Com Santo Agostinho, são os três presentes que se confrontam e completam: o presente passado e a tradição recebida das gerações que nos antecederam, o presente presente que obriga à tomada de consciência da contemporaneidade e o presente futuro que comporta a esperança. Do que se trata é de compreender que a fidelidade à pessoa humana exige a fidelidade à verdade, única garantia de liberdade. E de que Verdade fala Bento XVI? De uma Verdade divina, que se liga ao “Logos” eterno, ao Verbo feito carne, a Deus feito pessoa. Fala-nos, porém, de uma leitura da verdade, que obriga a agir para compreender – “a conivência da Igreja, na sua adesão firme ao carácter perene da ‘verdade’, com respeito por outras verdades ou com as verdades dos outros, ligando essa busca a uma aprendizagem, que continua”. E é sintomático que, com o mundo da cultura, o Papa fale de uma aprendizagem com “outras verdades” e com “as verdades dos outros”. E foi evidente a preocupação de Bento XVI falar para fora e não para dentro da Igreja – abrindo horizontes e assumindo claramente um diálogo com a modernidade. Afinal, a ligação entre fé e razão obriga ao lançamento dessas pontes, ou não fora o sucessor de Pedro o Pontifex maximus, o grande artífice de pontes duradouras de diálogo e de respeito, de liberdade e dignidade. Referindo-se a S. João, e citando a encíclica “Caritas in Veritate” o Papa diz-nos que “a fidelidade à pessoa humana exige a fidelidade à verdade, a única que é garantia de liberdade e da possibilidade de um desenvolvimento humano integral”. E se a Verdade, para os cristãos, é divina, o certo é que Jesus Cristo personifica a humanidade e obriga à tomada de consciência da diversidade, do pluralismo e dos outros. Assim, a liberdade obriga a trilhar vários caminhos – a partir do “carácter perene da verdade” e do respeito dialogante pelas diferenças. E a “Igreja deve entrar em diálogo com o mundo em que vive”, como afirmou Paulo VI. Essa atitude dialógica deve, porém, fazer-se sem ambiguidades e com respeito por todos. Demarcando terreno relativamente ao relativismo, Ratzinger fala de “diversidade cultural”, da “existência da cultura do outro” e de enriquecimento através do bem, da verdade e da beleza.

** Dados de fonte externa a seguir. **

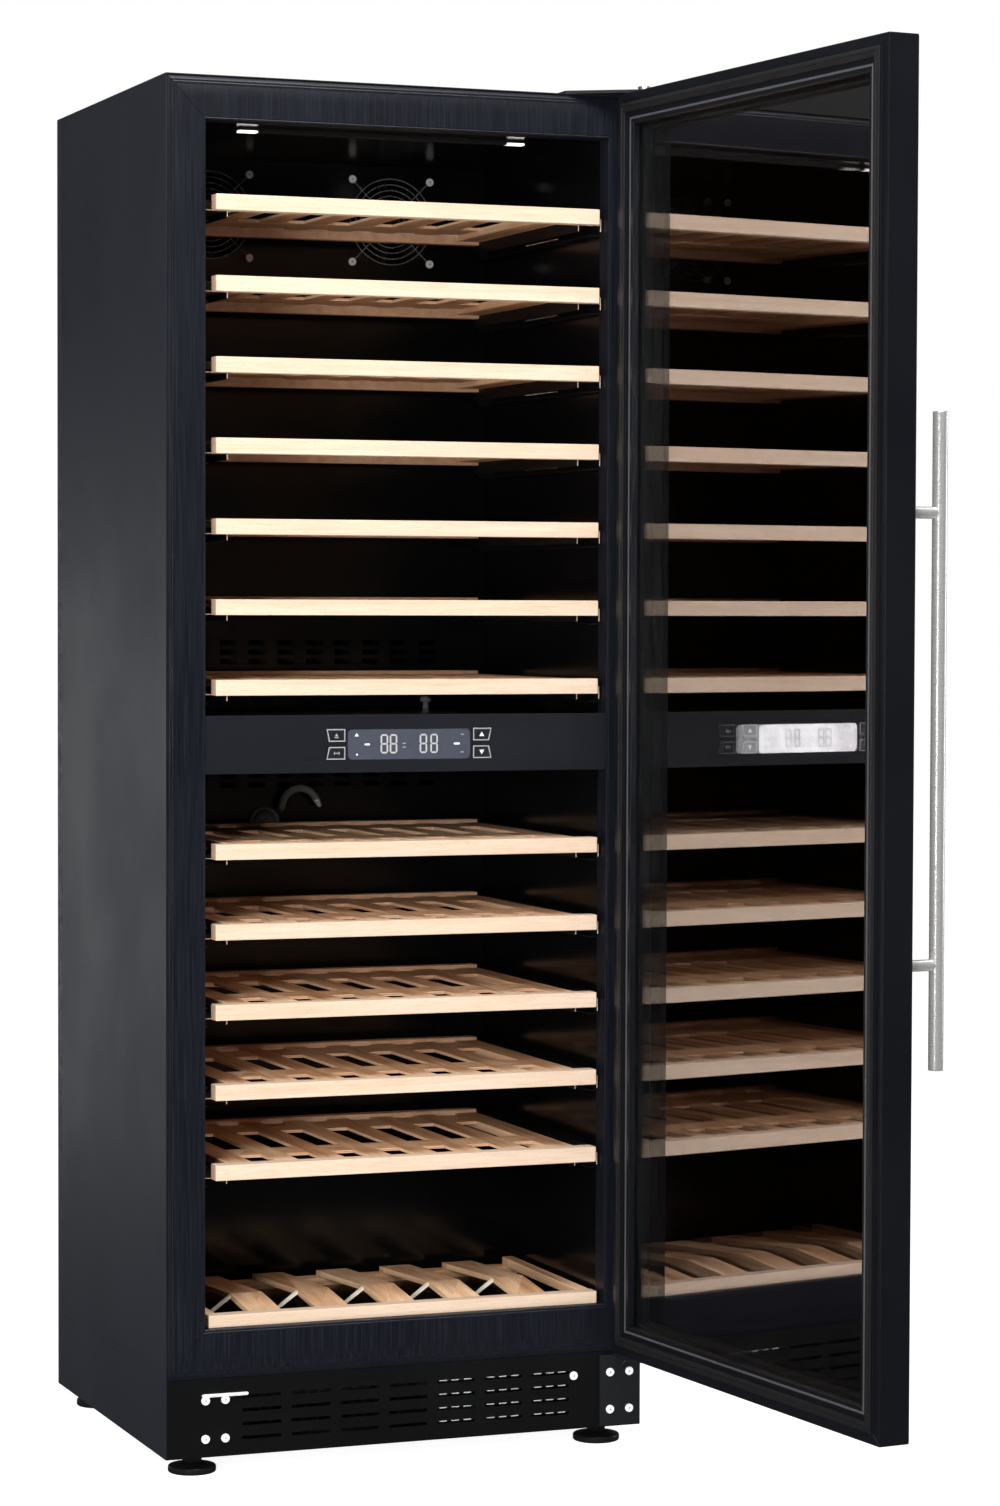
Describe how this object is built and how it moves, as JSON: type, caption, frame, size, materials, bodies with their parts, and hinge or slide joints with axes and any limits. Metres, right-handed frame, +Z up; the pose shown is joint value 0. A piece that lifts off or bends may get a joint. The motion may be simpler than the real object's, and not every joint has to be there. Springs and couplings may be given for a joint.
{
  "type": "wine cooler",
  "caption": "Tall free-standing two-zone wine cooler with a right-hinged glass door, bar handle, sliding beech racks and a control panel between the zones.",
  "frame": {"origin": "centre of the base plate's underside, 25 mm above the floor that the feet stand on", "axes": "+X to the hinge side, -Y towards the user, +Z up"},
  "size_m": [0.7684, 1.2087, 1.79],
  "materials": {
    "cabinet_black": "satin",
    "frame_black": "gloss",
    "liner_black": "gloss",
    "foam": "matte",
    "duct_black": "gloss",
    "fascia_black": "gloss",
    "window_smoke": "gloss",
    "key_black": "gloss",
    "beech": "satin",
    "runner_black": "satin",
    "guard_chrome": "polished",
    "screw_steel": "polished",
    "bracket_black": "satin",
    "door_black": "satin",
    "door_glass": "polished",
    "spacer_black": "satin",
    "gasket_black": "matte",
    "handle_steel": "satin",
    "fan_plastic": "matte",
    "coil_aluminium": "satin",
    "compressor_black": "satin",
    "lamp_white": "satin",
    "foot_black": "matte",
    "inlet_black": "matte",
    "galvanised": "satin"
  },
  "bodies": {
    "cabinet": {"base_plate": "galvanised", "case_screws": "screw_steel", "compressor": "compressor_black", "condenser_coil": "coil_aluminium", "control_fascia": "fascia_black", "display_rack": "beech", "display_window": "window_smoke", "duct_cover_lower": "duct_black", "duct_cover_upper": "duct_black", "evaporators": "coil_aluminium", "fan_frames": "fan_plastic", "fan_guards": "guard_chrome", "front_frame": "frame_black", "hinge_bracket_bottom": "bracket_black", "hinge_bracket_top": "bracket_black", "insulation_foam": "foam", "interior_lamps": "lamp_white", "kick_plate": "frame_black", "liner_lower": "liner_black", "liner_upper": "liner_black", "power_inlet": "inlet_black", "rack_runners": "runner_black", "rear_panel": "galvanised", "side_panel_left": "cabinet_black", "side_panel_right": "cabinet_black", "top_panel": "cabinet_black"},
    "door": {"door_frame_left": "door_black", "door_frame_right": "door_black", "door_frame_top": "door_black", "door_frame_bottom": "door_black", "outer_glass": "door_glass", "inner_glass": "door_glass", "glass_spacer": "spacer_black", "door_gasket": "gasket_black", "handle_bar": "handle_steel", "handle_standoffs": "handle_steel"},
    "rack_01": {"rack_01": "beech"},
    "rack_02": {"rack_02": "beech"},
    "rack_03": {"rack_03": "beech"},
    "rack_04": {"rack_04": "beech"},
    "rack_05": {"rack_05": "beech"},
    "rack_06": {"rack_06": "beech"},
    "rack_07": {"rack_07": "beech"},
    "rack_08": {"rack_08": "beech"},
    "rack_09": {"rack_09": "beech"},
    "rack_10": {"rack_10": "beech"},
    "rack_11": {"rack_11": "beech"},
    "rack_12": {"rack_12": "beech"},
    "key_left_bottom": {"key_left_bottom": "key_black"},
    "key_left_top": {"key_left_top": "key_black"},
    "key_right_bottom": {"key_right_bottom": "key_black"},
    "key_right_top": {"key_right_top": "key_black"},
    "fan_rotor_condenser": {"fan_rotor_condenser": "fan_plastic"},
    "fan_rotor_lower": {"fan_rotor_lower": "fan_plastic"},
    "fan_rotor_upper_left": {"fan_rotor_upper_left": "fan_plastic"},
    "fan_rotor_upper_right": {"fan_rotor_upper_right": "fan_plastic"},
    "foot_front_left": {"foot_front_left": "foot_black"},
    "foot_front_right": {"foot_front_right": "foot_black"},
    "foot_rear_left": {"foot_rear_left": "foot_black"},
    "foot_rear_right": {"foot_rear_right": "foot_black"}
  },
  "joints": [
    {"name": "door_hinge", "type": "hinge", "parent": "cabinet", "child": "door", "pos_m": [0.3095, -0.3035, 0.9285], "axis": [0, 0, 1], "range_deg": [-96, 14]},
    {"name": "rack_01_slide", "type": "slide", "parent": "cabinet", "child": "rack_01", "axis": [0, -1, 0], "range_m": [0, 0.3]},
    {"name": "rack_02_slide", "type": "slide", "parent": "cabinet", "child": "rack_02", "axis": [0, -1, 0], "range_m": [0, 0.3]},
    {"name": "rack_03_slide", "type": "slide", "parent": "cabinet", "child": "rack_03", "axis": [0, -1, 0], "range_m": [0, 0.3]},
    {"name": "rack_04_slide", "type": "slide", "parent": "cabinet", "child": "rack_04", "axis": [0, -1, 0], "range_m": [0, 0.3]},
    {"name": "rack_05_slide", "type": "slide", "parent": "cabinet", "child": "rack_05", "axis": [0, -1, 0], "range_m": [0, 0.3]},
    {"name": "rack_06_slide", "type": "slide", "parent": "cabinet", "child": "rack_06", "axis": [0, -1, 0], "range_m": [0, 0.3]},
    {"name": "rack_07_slide", "type": "slide", "parent": "cabinet", "child": "rack_07", "axis": [0, -1, 0], "range_m": [0, 0.3]},
    {"name": "rack_08_slide", "type": "slide", "parent": "cabinet", "child": "rack_08", "axis": [0, -1, 0], "range_m": [0, 0.3]},
    {"name": "rack_09_slide", "type": "slide", "parent": "cabinet", "child": "rack_09", "axis": [0, -1, 0], "range_m": [0, 0.3]},
    {"name": "rack_10_slide", "type": "slide", "parent": "cabinet", "child": "rack_10", "axis": [0, -1, 0], "range_m": [0, 0.3]},
    {"name": "rack_11_slide", "type": "slide", "parent": "cabinet", "child": "rack_11", "axis": [0, -1, 0], "range_m": [0, 0.3]},
    {"name": "rack_12_slide", "type": "slide", "parent": "cabinet", "child": "rack_12", "axis": [0, -1, 0], "range_m": [0, 0.3]},
    {"name": "key_left_bottom_press", "type": "slide", "parent": "cabinet", "child": "key_left_bottom", "axis": [0, 1, 0], "range_m": [0, 0.0006], "stiffness_N_per_m": 900},
    {"name": "key_left_top_press", "type": "slide", "parent": "cabinet", "child": "key_left_top", "axis": [0, 1, 0], "range_m": [0, 0.0006], "stiffness_N_per_m": 900},
    {"name": "key_right_bottom_press", "type": "slide", "parent": "cabinet", "child": "key_right_bottom", "axis": [0, 1, 0], "range_m": [0, 0.0006], "stiffness_N_per_m": 900},
    {"name": "key_right_top_press", "type": "slide", "parent": "cabinet", "child": "key_right_top", "axis": [0, 1, 0], "range_m": [0, 0.0006], "stiffness_N_per_m": 900},
    {"name": "fan_rotor_condenser_spin", "type": "hinge", "parent": "cabinet", "child": "fan_rotor_condenser", "pos_m": [-0.09, 0.1385, 0.08], "axis": [0, 1, 0], "continuous": true},
    {"name": "fan_rotor_lower_spin", "type": "hinge", "parent": "cabinet", "child": "fan_rotor_lower", "pos_m": [0, 0.199, 0.6], "axis": [0, 1, 0], "continuous": true},
    {"name": "fan_rotor_upper_left_spin", "type": "hinge", "parent": "cabinet", "child": "fan_rotor_upper_left", "pos_m": [-0.133, 0.199, 1.626], "axis": [0, 1, 0], "continuous": true},
    {"name": "fan_rotor_upper_right_spin", "type": "hinge", "parent": "cabinet", "child": "fan_rotor_upper_right", "pos_m": [0.133, 0.199, 1.626], "axis": [0, 1, 0], "continuous": true},
    {"name": "foot_front_left_turn", "type": "hinge", "parent": "cabinet", "child": "foot_front_left", "pos_m": [-0.281, -0.2275, 0], "axis": [0, 0, 1], "continuous": true},
    {"name": "foot_front_right_turn", "type": "hinge", "parent": "cabinet", "child": "foot_front_right", "pos_m": [0.281, -0.2275, 0], "axis": [0, 0, 1], "continuous": true},
    {"name": "foot_rear_left_turn", "type": "hinge", "parent": "cabinet", "child": "foot_rear_left", "pos_m": [-0.281, 0.2225, 0], "axis": [0, 0, 1], "continuous": true},
    {"name": "foot_rear_right_turn", "type": "hinge", "parent": "cabinet", "child": "foot_rear_right", "pos_m": [0.281, 0.2225, 0], "axis": [0, 0, 1], "continuous": true}
  ]
}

E, ao citar Camões, na invocação do dar “novos mundos ao mundo”, falou dos portugueses como “obreiros da cultura em todas as suas formas” e desafiou os cultores do pensamento, da ciência e da arte a não terem medo de se confrontar com a fonte primeira e última da beleza. Mas, mais do que isso, continuando a falar para fora, invocou enfaticamente o Concílio Vaticano II e “uma renovada consciência da tradição católica”, com vista a uma “civilização do amor”, capaz de assumir a modernidade, incorporando críticas, superando-as e evitando “erros e becos sem saída”. É por isso oportuno “levar as pessoas a olharem para além das coisas penúltimas e porem-se à procura das últimas”. Isto, sem esquecer quem começa pelas penúltimas e por aí trilha o caminho. E terminou com uma imagem felicíssima a falar dos navegadores do oceano, e a apelar aos criadores culturais como “navegantes do Bem, da Verdade e da Beleza”. “Fazei coisas belas, mas sobretudo tornai as vossas vidas lugares de beleza”.